Das jüngste Gespräch, das Ute Häußler-Jitoboh in der Justizvollzugsanstalt Kaisheim mit dem HIV-infizierten Strafgefangenen Paul Bruns geführt hat, ist wenig beruhigend. "Es geht ihm schlecht, er hat Schmerzen und leidet unter Suchtdruck", sagt die Mitarbeiterin der Augsburger Aids-Hilfe. Bruns (Name geändert) ist heroinabhängig und hatte deshalb die Fortführung seiner Substitutionstherapie gefordert - einer Therapie also, bei der ein Ersatzpräparat unter ärztlicher Aufsicht verabreicht wird. Doch die Ärzte der JVA Kaisheim hatten das abgelehnt. Eine solche Behandlung sei allein schon aus medizinischen Gründen nicht notwendig. Bruns wehrte sich dagegen vor dem Landgericht Augsburg. Das Gericht wies sein Ansinnen jedoch zurück.
Der Fall sorgt bundesweit für Aufsehen. Die Aids-Hilfe Deutschland wirft der bayerischen Justiz vor, sie verletze bei heroinabhängigen Strafgefangenen vielfach das "Menschenrecht auf bestmögliche Gesundheit". Bayerns Justizministerin Beate Merk - so heißt es in einem offenen Brief - solle doch bitte Auskunft darüber geben, warum in Bayerns Haftanstalten Heroinabhängigen zumeist eine Substitutionstherapie vorenthalten werde. Ausnahmen, so sagt Martin Jautz von der Aids-Hilfe München, würden nur bei Schwangeren oder bei Häftlingen gemacht, die bald wieder entlassen werden. "Das widerspricht völlig dem, was in Freiheit an medizinischer Behandlung angeboten wird", sagt er.
Ein Sprecher des Justizministeriums weist die Vorwürfe "mit allem Nachdruck" zurück: Suchtkranke Gefangene im bayerischen Strafvollzug könnten durchaus eine Substitutionsbehandlung erhalten. "Entscheidend dafür kann aber nicht allein der Wunsch des Gefangenen sein", betont er.

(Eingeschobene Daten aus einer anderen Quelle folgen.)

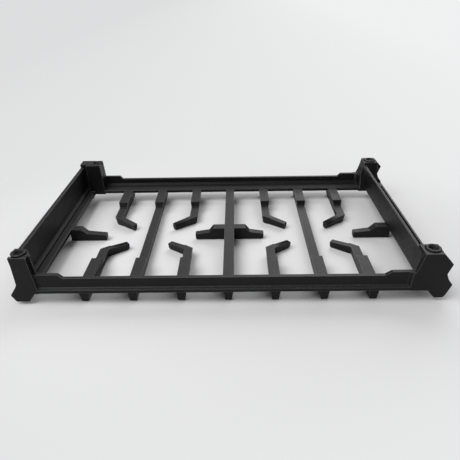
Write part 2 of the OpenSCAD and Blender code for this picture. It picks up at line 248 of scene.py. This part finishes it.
def floor_and_light():
    """Pale table with the object's soft shadow, a wide soft light behind and a weaker one above."""
    m = bpy.data.materials.new("studio_floor")
    n = Nodes(m)
    d = n.add("ShaderNodeBsdfDiffuse", {"Color": FLOOR})
    # painted light: far from the object the camera sees a glow in place of the lit floor, paler to the
    # right, standing in for light that falls stronger there
    at = n.add("ShaderNodeNewGeometry").outputs["Position"]
    flat = n.add("ShaderNodeVectorMath", {0: at}, operation="MULTIPLY")
    flat.inputs[1].default_value = (1.0, 1.25, 0.0)
    far = n.add("ShaderNodeVectorMath", {0: flat.outputs[0]}, operation="LENGTH")
    fade = n.add("ShaderNodeMapRange", {"Value": far.outputs["Value"], 1: 0.20, 2: 0.48, 3: 0.0, 4: 1.0},
                 interpolation_type="SMOOTHERSTEP")
    camera = n.add("ShaderNodeLightPath").outputs["Is Camera Ray"]
    seen = n.add("ShaderNodeMath", {0: fade.outputs[0], 1: camera}, operation="MULTIPLY")
    across = n.add("ShaderNodeSeparateXYZ", {0: at})
    side = n.add("ShaderNodeMapRange", {"Value": across.outputs[0], 1: -0.9, 2: 0.9, 3: 0.0, 4: 1.0})
    backdrop_light_tint = n.add("ShaderNodeMix", {0: side.outputs[0]}, data_type="RGBA")
    backdrop_light_tint.inputs[6].default_value = BACKDROP_LEFT
    backdrop_light_tint.inputs[7].default_value = BACKDROP_RIGHT
    glow = n.add("ShaderNodeEmission", {"Color": backdrop_light_tint.outputs[2]})
    both = n.add("ShaderNodeMixShader", {0: seen.outputs[0], 1: d.outputs[0], 2: glow.outputs[0]})
    n.tree.links.new(both.outputs[0], n.out.inputs[0])
    mesh = bpy.data.meshes.new("floor")
    r = 8
    mesh.from_pydata([(-r, -r, 0), (r, -r, 0), (r, r, 0), (-r, r, 0)], [], [(0, 1, 2, 3)])
    floor = bpy.data.objects.new("floor", mesh)
    mesh.materials.append(m)
    scene.collection.objects.link(floor)

    def area(name, place, target, size, power):
        data = bpy.data.lights.new(name, "AREA")
        data.shape, data.size, data.energy = "SQUARE", size, power
        lamp = bpy.data.objects.new(name, data)
        lamp.location = place
        lamp.rotation_euler = (Vector(target) - Vector(place)).to_track_quat("-Z", "Y").to_euler()
        scene.collection.objects.link(lamp)

    area("soft_back", (0.65, 1.5, 1.25), (0, 0, 0), 1.6, 21)
    area("soft_top", (-0.85, -0.50, 1.60), (0, 0, 0), 1.4, 27)

    world = bpy.data.worlds.new("studio")
    scene.world = world
    w = Nodes(world)
    w.tree.nodes.clear()
    out = w.add("ShaderNodeOutputWorld")
    path = w.add("ShaderNodeLightPath")
    seen = w.add("ShaderNodeMix", {0: path.outputs["Is Camera Ray"]}, data_type="RGBA")
    seen.inputs[6].default_value = WORLD_LIGHT
    seen.inputs[7].default_value = WORLD_SEEN
    bg = w.add("ShaderNodeBackground", {"Color": seen.outputs[2]})
    w.tree.links.new(bg.outputs[0], out.inputs[0])


def cut_loft(o, name, start, end):
    """Cuts out of o the solid between two outlines, each a list of as many (x, y, z) corners."""
    count = len(start)
    faces = [tuple(range(count)), tuple(reversed(range(count, 2 * count)))]
    faces += [(i, i + count, (i + 1) % count + count, (i + 1) % count) for i in range(count)]
    mesh = bpy.data.meshes.new(name + "_cutter")
    mesh.from_pydata(start + end, [], faces)
    work = bmesh.new()
    work.from_mesh(mesh)
    bmesh.ops.recalc_face_normals(work, faces=work.faces)
    work.to_mesh(mesh)
    work.free()
    cutter = bpy.data.objects.new(name + "_cutter", mesh)
    scene.collection.objects.link(cutter)
    cutter.hide_render = True
    cutter.display_type = "WIRE"
    cut = o.modifiers.new(name, "BOOLEAN")
    cut.operation, cut.object, cut.solver = "DIFFERENCE", cutter, "EXACT"


def cut_channel(o):
    """The right wall's flange is a channel with a raised outer rim."""
    half_run = 0.116
    section = [(0.2108, 0.030), (0.2124, 0.0172), (0.2132, 0.0164), (0.2314, 0.0162), (0.2321, 0.0170),
               (0.2327, 0.030)]
    cut_loft(o, "flange_channel", [(x, -half_run, z) for x, z in section],
             [(x, half_run, z) for x, z in section])


def trim_front_right_post(o):
    """The front right post runs on from the wall's inner face to its plate without a corner."""
    wall_end, skirt_in, plate_in = -0.1130, -0.1307, -0.1334
    above_flange, above_skirt, post_top = 0.0250, 0.0369, 0.0600
    clear_x = 0.185
    low = [(clear_x, wall_end), (0.2028, wall_end), (0.2022, -0.1210), (0.2002, -0.1262),
           (0.1975, skirt_in), (clear_x, skirt_in)]
    high = [(clear_x, wall_end), (0.2003, wall_end), (0.2003, -0.1210), (0.2006, -0.1262),
            (0.2010, skirt_in), (clear_x, skirt_in)]
    cut_loft(o, "post_side", [(x, y, above_flange) for x, y in low],
             [(x, y, post_top) for x, y in high])
    low = [(clear_x, skirt_in), (0.1987, skirt_in), (0.1955, plate_in), (clear_x, plate_in)]
    high = [(clear_x, skirt_in), (0.2010, skirt_in), (0.2015, plate_in), (clear_x, plate_in)]
    cut_loft(o, "post_corner", [(x, y, above_skirt) for x, y in low],
             [(x, y, post_top) for x, y in high])


def soft_edges(o, width):
    """Cast edges: the flat faces' extra lines go, and each edge is rounded a little."""
    d = o.modifiers.new("flat_faces", "DECIMATE")
    d.decimate_type, d.angle_limit = "DISSOLVE", math.radians(0.6)
    b = o.modifiers.new("cast_edges", "BEVEL")
    b.width, b.segments, b.limit_method, b.angle_limit = width, 2, "ANGLE", math.radians(24)
    b.harden_normals = False
    b.miter_outer = "MITER_ARC"


photo_camera()
iron, rubber = iron_material(), rubber_material()
for name, o in list(nodes.items()):
    o.data.materials.clear()
    o.data.materials.append(iron if name == CASTING else rubber)
    if name != CASTING:
        rubber_foot(name, rubber)
cut_channel(nodes[CASTING])
trim_front_right_post(nodes[CASTING])
soft_edges(nodes[CASTING], EDGE_WIDTH)
floor_and_light()

scene.view_settings.view_transform = "Standard"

Bayern strebe - so wie sicherlich auch die Aids-Hilfe - "das Ziel eines suchtfreien Strafvollzugs an". Es unterliege folglich der freien Entscheidung des zuständigen Anstaltsarztes, ob ein Strafgefangener eine Substitutionsbehandlung brauche - oder eben nicht. "Eine Ersatzbehandlung ist nur dann geschuldet, wenn sie medizinisch angezeigt ist", argumentiert Merks Ministerium.
Aus Sicht der Aids-Hilfe geht das an der Realität vorbei. "Während in den Gefängnissen anderer Bundesländer die Substitutionsmöglichkeiten ausgebaut werden, verwehren die meisten bayerischen Anstaltsärzte die Behandlung aus prinzipiellen Gründen", erklärte ein Sprecher der Hilfsorganisation. Durch diese Blockadehaltung seien Leib und Leben der Häftlinge in Gefahr, weil "Heroinabhängige im Gefängnis besonders häufig Spritzen und Injektionsutensilien gemeinsam nutzen".
Gegen die Entscheidung des Landgerichts Augsburg hat Bruns - von der Aids-Hilfe unterstützt - Rechtsbeschwerde eingelegt. "Er will das notfalls bis in die letzte Instanz durchfechten", sagt Ute Häußler-Jitoboh. Dabei sei ihm wohl bewusst, dass er selbst von dieser Entscheidung nicht mehr profitieren wird. Ende 2014 wird Bruns aus der Haft entlassen.